Turkish authorities said they had identified the killer but refused to release any details, although photographs of the man, from surveillance cameras, have been released. Also, a video surfaced that appeared to show the assailant recording himself in Istanbul’s Taksim Square.
A senior U.S. official, who has been briefed on the investigation and spoke on the condition of anonymity, said the Turks had recovered the video from a raid on a house in Istanbul. The official said the Turks now believed the killer was from Uzbekistan, not Kyrgyzstan, as many reports this week had first suggested.
The senior U.S. official expressed alarm at the growing anti-Americanism in Turkey, which seems to accumulate after each crisis, and said it put the lives of Americans in the country in jeopardy.
The chaotic investigation has added to the anxiety on Istanbul’s streets, with vehicle checkpoints, night raids on houses and low-flying helicopters.
“There is significant fear in ordinary people,” said Aydin Engin, a columnist at the daily newspaper Cumhuriyet, who was detained last year as part of the government’s crackdown on the news media. “Fear prevails when it comes to going to an entertainment place, being in a crowd, going to a shopping mall, getting on the metro.”

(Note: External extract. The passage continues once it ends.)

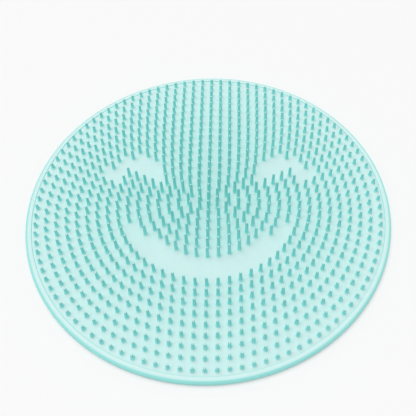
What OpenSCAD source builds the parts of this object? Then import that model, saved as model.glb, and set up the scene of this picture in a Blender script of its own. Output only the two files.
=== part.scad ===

In the days before and after the nightclub massacre on the shores of the Bosporus, nationalists staged a mock execution of Santa Claus in the name of defending Islam; a reporter for The Wall Street Journal was detained, strip-searched and placed in solitary confinement — for, according to the newspaper’s account, “violating a government ban on publication of images from an Islamic State video”; and a well-known fashion designer was beaten up at the Istanbul airport and arrested for his social-media posts.
“In a way, it’s basically a breakdown of order,” said Soli Ozel, a Turkish columnist and academic, seeking to explain the tumult in society. “Everyone feels entitled to do whatever they want to do and how they want to do it.”
While Turkey faces a growing terrorism threat, the country is also largely at war with itself, with deep divisions along many lines — religion, class, ethnicity — that make unity difficult even in a time of crisis. Perhaps the greatest source of division is between supporters of Erdogan, about half the country, and opponents who assert that he has become too powerful.
“Turkey is so deeply polarized around the powerful persona of Erdogan that, instead of asking why terror attacks are happening and how they can be stopped, the pro- and anti-Erdogan blocks in the country are blaming each other,” said Soner Cagaptay, a specialist on Turkey at the Washington Institute for Near East Policy. “This is why I am deeply worried about Turkey and the country’s ability to stymie further terror attacks.”
Parliament voted overnight to extend by three months the state of emergency that went into effect last summer after the failed coup. The emergency grants Erdogan’s government extraordinary powers to detain perceived opponents and hold them in pretrial detention. Tens of thousands of people have either been arrested or been purged from their jobs on suspicion of having links to Gulen, who lives in exile in Pennsylvania.
Erdogan on Wednesday made his first public remarks since the attack early Sunday, a striking period of silence for a man who is normally ubiquitous in the public sphere, often giving speeches daily.
Erdogan, an Islamist, rejected criticism that his government, in pushing an Islamist agenda, had deepened divisions between the secular and the pious. Many on social media, in the aftermath of the nightclub attack, noted that the Turkish government’s religious authorities had denounced New Year’s celebrations as un-Islamic.
“As the president of all 79 million citizens,” Erdogan said, “it is my duty to protect everyone’s rights, law and spaces of freedom.”
Erdogan, who spoke this week with President Obama in a condolence call, also told his audience what he believed Turkey, in facing so many terrorist attacks, was really up against: a plot by the West.
Invoking the collapse of the Ottoman Empire after World War I and the subsequent Turkish war against Western armies and their proxies, he said, “Today Turkey is in a new struggle for independence.”